WHAT THE TASK REQUIRES —
In the entries that follow, the first line to write out is the one containing "Write the three.js", and the last is the one containing "import * as THREE from 'three';". Reproduce that stretch exactly, with nothing before or after it.

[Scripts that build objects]

┄┄┄┄┄┄

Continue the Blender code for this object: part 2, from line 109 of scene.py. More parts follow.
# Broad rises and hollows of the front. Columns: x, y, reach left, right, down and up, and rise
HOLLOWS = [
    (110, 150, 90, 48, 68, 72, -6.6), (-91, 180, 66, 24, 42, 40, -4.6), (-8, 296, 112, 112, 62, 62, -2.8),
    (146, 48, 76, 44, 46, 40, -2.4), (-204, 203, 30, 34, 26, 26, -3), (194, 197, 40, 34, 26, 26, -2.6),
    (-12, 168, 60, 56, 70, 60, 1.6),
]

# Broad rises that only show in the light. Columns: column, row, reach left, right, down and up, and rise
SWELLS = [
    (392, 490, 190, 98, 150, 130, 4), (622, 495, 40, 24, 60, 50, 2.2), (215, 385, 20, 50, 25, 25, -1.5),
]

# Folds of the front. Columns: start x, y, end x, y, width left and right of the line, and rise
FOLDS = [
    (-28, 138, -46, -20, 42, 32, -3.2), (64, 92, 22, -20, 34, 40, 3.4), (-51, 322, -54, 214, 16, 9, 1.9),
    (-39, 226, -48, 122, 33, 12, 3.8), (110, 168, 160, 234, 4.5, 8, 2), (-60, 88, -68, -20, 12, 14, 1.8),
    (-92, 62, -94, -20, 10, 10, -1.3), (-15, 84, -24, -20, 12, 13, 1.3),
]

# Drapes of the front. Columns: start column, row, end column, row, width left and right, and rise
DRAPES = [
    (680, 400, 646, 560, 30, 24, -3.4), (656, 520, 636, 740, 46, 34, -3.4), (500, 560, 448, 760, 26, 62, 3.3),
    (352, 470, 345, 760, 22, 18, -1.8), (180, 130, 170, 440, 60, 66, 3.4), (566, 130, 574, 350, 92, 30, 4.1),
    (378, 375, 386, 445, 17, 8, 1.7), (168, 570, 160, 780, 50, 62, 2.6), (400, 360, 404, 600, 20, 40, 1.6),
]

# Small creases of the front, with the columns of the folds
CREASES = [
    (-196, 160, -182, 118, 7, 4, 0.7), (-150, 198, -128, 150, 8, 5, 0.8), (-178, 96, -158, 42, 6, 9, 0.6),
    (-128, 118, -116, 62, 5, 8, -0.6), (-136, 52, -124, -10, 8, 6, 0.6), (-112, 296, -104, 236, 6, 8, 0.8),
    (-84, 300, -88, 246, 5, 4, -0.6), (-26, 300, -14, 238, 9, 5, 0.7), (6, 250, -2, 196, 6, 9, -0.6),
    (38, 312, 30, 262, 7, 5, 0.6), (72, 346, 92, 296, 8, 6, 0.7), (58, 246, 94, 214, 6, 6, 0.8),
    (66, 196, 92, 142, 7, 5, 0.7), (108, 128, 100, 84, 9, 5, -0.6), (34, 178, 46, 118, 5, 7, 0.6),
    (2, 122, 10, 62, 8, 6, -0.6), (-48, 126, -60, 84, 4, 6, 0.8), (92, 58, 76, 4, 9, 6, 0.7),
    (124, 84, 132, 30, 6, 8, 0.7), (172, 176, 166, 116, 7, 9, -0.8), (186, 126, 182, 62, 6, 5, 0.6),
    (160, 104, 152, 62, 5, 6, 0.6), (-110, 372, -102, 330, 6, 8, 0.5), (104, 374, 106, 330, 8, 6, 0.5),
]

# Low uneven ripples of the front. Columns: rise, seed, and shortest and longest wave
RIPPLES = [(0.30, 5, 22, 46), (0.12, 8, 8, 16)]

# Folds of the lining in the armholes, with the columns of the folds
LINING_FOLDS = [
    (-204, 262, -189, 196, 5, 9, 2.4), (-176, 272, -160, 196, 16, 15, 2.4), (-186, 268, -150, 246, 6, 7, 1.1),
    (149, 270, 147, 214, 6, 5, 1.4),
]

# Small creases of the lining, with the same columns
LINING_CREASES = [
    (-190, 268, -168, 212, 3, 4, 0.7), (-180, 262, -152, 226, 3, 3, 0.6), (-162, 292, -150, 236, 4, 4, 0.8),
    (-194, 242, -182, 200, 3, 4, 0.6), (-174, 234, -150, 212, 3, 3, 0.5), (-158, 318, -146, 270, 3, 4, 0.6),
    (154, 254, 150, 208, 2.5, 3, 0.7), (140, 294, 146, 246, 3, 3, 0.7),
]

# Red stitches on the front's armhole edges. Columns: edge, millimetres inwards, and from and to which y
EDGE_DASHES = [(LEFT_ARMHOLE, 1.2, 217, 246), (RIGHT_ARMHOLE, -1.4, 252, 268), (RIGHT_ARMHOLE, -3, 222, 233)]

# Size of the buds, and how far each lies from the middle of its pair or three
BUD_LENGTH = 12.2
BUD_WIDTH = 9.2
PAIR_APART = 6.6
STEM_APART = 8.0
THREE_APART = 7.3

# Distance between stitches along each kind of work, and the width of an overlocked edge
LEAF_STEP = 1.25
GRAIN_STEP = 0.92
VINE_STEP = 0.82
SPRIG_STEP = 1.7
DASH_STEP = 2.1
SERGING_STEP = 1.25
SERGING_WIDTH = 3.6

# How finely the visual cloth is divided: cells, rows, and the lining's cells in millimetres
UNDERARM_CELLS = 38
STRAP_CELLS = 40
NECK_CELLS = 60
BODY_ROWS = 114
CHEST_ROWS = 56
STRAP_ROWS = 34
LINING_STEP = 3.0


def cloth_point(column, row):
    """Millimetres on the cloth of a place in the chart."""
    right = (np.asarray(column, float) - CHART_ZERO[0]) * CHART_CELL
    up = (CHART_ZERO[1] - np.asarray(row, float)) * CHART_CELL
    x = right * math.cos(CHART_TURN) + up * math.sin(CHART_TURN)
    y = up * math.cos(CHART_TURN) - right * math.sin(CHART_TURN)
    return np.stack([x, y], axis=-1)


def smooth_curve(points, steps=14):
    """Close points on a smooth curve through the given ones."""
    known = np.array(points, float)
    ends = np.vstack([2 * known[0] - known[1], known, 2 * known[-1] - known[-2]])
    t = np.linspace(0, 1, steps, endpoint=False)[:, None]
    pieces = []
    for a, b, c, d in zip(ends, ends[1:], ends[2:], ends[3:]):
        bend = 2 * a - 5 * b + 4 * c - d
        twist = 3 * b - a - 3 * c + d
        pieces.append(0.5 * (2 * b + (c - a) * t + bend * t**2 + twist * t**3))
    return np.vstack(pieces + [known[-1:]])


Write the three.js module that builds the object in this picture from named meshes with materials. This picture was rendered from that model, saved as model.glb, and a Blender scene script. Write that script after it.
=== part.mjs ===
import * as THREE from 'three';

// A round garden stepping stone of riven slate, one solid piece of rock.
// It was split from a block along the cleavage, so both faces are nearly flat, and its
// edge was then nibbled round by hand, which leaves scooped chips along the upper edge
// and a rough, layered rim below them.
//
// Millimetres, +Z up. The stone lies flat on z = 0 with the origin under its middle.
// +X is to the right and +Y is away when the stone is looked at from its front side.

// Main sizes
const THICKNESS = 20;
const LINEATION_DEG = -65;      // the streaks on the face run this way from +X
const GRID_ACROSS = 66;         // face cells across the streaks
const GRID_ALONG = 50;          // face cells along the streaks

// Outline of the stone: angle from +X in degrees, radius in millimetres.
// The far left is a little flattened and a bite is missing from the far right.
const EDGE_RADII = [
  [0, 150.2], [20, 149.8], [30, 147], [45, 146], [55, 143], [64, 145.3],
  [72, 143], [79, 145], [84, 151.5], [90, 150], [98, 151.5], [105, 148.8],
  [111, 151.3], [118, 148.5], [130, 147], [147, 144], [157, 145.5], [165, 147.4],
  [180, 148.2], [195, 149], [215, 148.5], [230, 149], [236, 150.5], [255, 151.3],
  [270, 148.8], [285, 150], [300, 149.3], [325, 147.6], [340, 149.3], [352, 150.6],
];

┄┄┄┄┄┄

EXPECTED ANSWER —
Write the three.js module that builds the object in this picture from named meshes with materials. This picture was rendered from that model, saved as model.glb, and a Blender scene script. Write that script after it.
=== part.mjs ===
import * as THREE from 'three';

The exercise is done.